Mini Reprohack

Let's reproduce papers in the wild!

By Paola Corrales and Elio Campitelli

February 19, 2022

One of the best ways of learning what makes a reproducible project is to try to reproduce real life projects instead of toy examples. You’ll quickly learn what works and what doesn’t and pick up tools and workflows from others.

Therefore we propose this optional homework in which you will do just that. You can do it at any moment during the workshop. Some papers require using particular packages or technologies that you might not be familiar at the start of the workshop. Most of them should have readmes with instructions, but if you’re stuck, you can always ask for help in the #reprohack Slack channel or leave it for later.

Reprohack is a project that organises meetups in which a bunch of people get together to reproduce results. In their website they host a database of papers submitted by their authors. Papers that have been reviewed at least one have a “Mean reproducibility score” which will tell you roughly how easy it is to reproduce it. To get the code of a paper, you need to go to the “Code URL” link that’s on its respective reprohack page.

Below there’s a curated list of some papers for you to chose with a short description of what you can expect. You are free to browse the list of papers tagged with “R” and select anyone that piques your interest.

Optional: Submit a review!

You can submit a review of each paper in its respective Reprohack page. This is a set of structure questions that are then sent to the authors. You are encouraged to submit a review if you can.

Package installation (especially Linux)

When reproducing papers you will most likely need to install a whole lot of new packages. This can take quite a while if you are a Linux user because packages that ship FORTRAN, C++ or other code needs to be compiled.

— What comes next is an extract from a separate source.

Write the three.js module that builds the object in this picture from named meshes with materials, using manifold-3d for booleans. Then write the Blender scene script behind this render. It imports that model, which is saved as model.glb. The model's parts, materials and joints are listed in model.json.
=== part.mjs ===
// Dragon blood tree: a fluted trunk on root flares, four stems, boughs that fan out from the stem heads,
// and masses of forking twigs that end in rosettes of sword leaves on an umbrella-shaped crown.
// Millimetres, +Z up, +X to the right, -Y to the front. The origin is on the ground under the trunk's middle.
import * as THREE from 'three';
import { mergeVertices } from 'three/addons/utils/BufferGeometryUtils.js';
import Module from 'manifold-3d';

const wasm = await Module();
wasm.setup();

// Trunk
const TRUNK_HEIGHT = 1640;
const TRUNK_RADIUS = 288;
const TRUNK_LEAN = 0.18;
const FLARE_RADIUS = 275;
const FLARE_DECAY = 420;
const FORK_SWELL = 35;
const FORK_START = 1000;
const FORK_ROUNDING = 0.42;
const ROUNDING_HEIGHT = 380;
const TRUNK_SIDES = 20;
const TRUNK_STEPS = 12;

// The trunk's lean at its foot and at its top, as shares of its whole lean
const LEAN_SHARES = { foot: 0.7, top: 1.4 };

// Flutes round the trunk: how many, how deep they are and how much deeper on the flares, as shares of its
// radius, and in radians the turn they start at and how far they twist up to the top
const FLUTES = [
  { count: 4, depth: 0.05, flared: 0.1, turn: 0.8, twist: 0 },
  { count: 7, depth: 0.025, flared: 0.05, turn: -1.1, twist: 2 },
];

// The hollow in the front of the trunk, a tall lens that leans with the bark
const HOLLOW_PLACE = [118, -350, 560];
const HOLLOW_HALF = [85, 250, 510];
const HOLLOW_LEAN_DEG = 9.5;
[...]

If you want to speed things up, you can use the RStudio Package Manager repository, which offers pre-compiled binaries for several linux distributions. Go to this page for setup instructions.

Curated list of papers

Analytic Reproducibility In Articles Receiving Open Data Badges At The Journal Psychological Science: An Observational Study

Mean reproducibility score: 9,5/10
Number of reviews: 2
Link: https://www.reprohack.org/paper/46/

This is a highly polished project that uses Docker to run the code in a container and render the result automatically. It’s also a study about reproducibility so the meta aspect is hard to resist.

No Effect Of Nature Representations On State Anxiety, Actual And Perceived Noise

Mean reproducibility score: 5,0/10
Number of reviews: 1
Link: https://www.reprohack.org/paper/49/

This paper has code and data available, but it doesn’t use RMarkdown to produce results, nor any way of defining a stable computational environment. On top of that, the code is not portable and it has some errors. On the other hand, since it doesn’t use any complicated technology like docker or renv, all the moving pieces can be understood by anyone with enough familiarity with R. Although all the code is there, it’s not straightforward to run it or reproduce the results.

The Role Of Conidia In The Dispersal Of Ascochyta Rabiei

Mean reproducibility score: NA
Number of reviews: 0
Link: https://www.reprohack.org/paper/41/

This paper uses Docker completely. That’s to say, it comes with a docker image which ships the computational environment, as well as all the code and data. Unlike Analytic Reproducibility…, the docker image does not create the paper automatically. From the description, the authors had submitted other papers to Reprohack before and used what they learnt from the reviews to improve the reproducibility of this one.

Mental Health and Social Contact During the COVID-19 Pandemic: An Ecological Momentary Assessment Study

Mean reproducibility score: 8,0/10
Number of reviews: 3
Link: https://www.reprohack.org/paper/32/

This paper doesn’t define a table computational environment, but the code is almost fully portable and seems to run without errors. If you manage to install all the packages, you should be able to run it.

Where Should New Parkrun Events Be Located? Modelling The Potential Impact Of 200 New Events On Socio-Economic Inequalities In Access And Participation

Mean reproducibility score: 7,0/10
Number of reviews: 3
Link: https://www.reprohack.org/paper/28/

This paper is bundled into an RStudio project and the code is portable. The code will install packages if needed. Some possible problems is that it uses packages related to spatial analysis, some of which might require some special system dependencies. It also warns that the analysis might not run in a lightweight computer.